You sell when profits are becoming excessive and buy when prices are good, thus you will have cash during the down times which inescapably follow the good times. "Seven years of prosperity followed by seven years of famine", where did I hear that? Oh, yes that is a saying as old as `Methuselah`. Never let your cash level fall below 5% of your portfolio and during periods of overpriced assets (when you harvest your profits) you could build a cash position as high as 30 or 40%. Cash that is waiting to be invested in a well priced investment. You always hear Warren Buffett says things such as, "There are currently no well priced investments – I haven`t bought in years". Or like last year: "This is this the best time to invest in a generation". After building cash for years, Warren bought into GE and in Goldman Sachs and recently he bought an entire rail road (Burlington Northern) – his largest investment ever! Oh, there is another lesson in Warren`s philosophy: never sell in a panic.
One of the worst things you can do is selling into a major down turn. Things always (unless it is truly the end of the world) will get better. There are only 2 situations from which you cannot recover (one of them debatable). The company in which you invested goes broke (and even then there may be a chance to recover some of the money) or when you sell. When you sell there is no hope to recover. When Microsoft fell in 2008 from $32 to $12 dollars with no chance of bankruptcy I BOUGHT more. Now I have a tidy profit. Or when Bombardier crashed from $7 down to $3, I did nothing and we`re back over $5. All those analysts that were `whining` in 2008 are now screaming `BUY`. We will talk more about `selling` in later blogs – it is one of the toughest investment decisions to make!

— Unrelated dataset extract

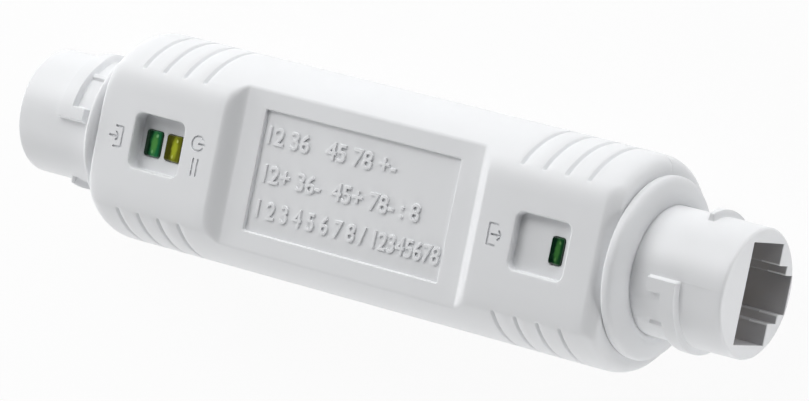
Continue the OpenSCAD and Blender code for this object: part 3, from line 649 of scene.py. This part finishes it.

So cash is an important part of everyone`s portfolio, you may need it for an emergency or for an investment opportunity of a lifetime. It helps you preserve capital in times of excessive overvaluation and lets you be ready to grab opportunities in an undervalued market. This has nothing to do with market timing, where you try to `pick market lows or highs`, but it often results in buying during bad times and selling during booms as a result of your cash management. Many people do not have the stomach to buy in bad times – that is one of the real reasons there are so few millionaires. Another blog topic.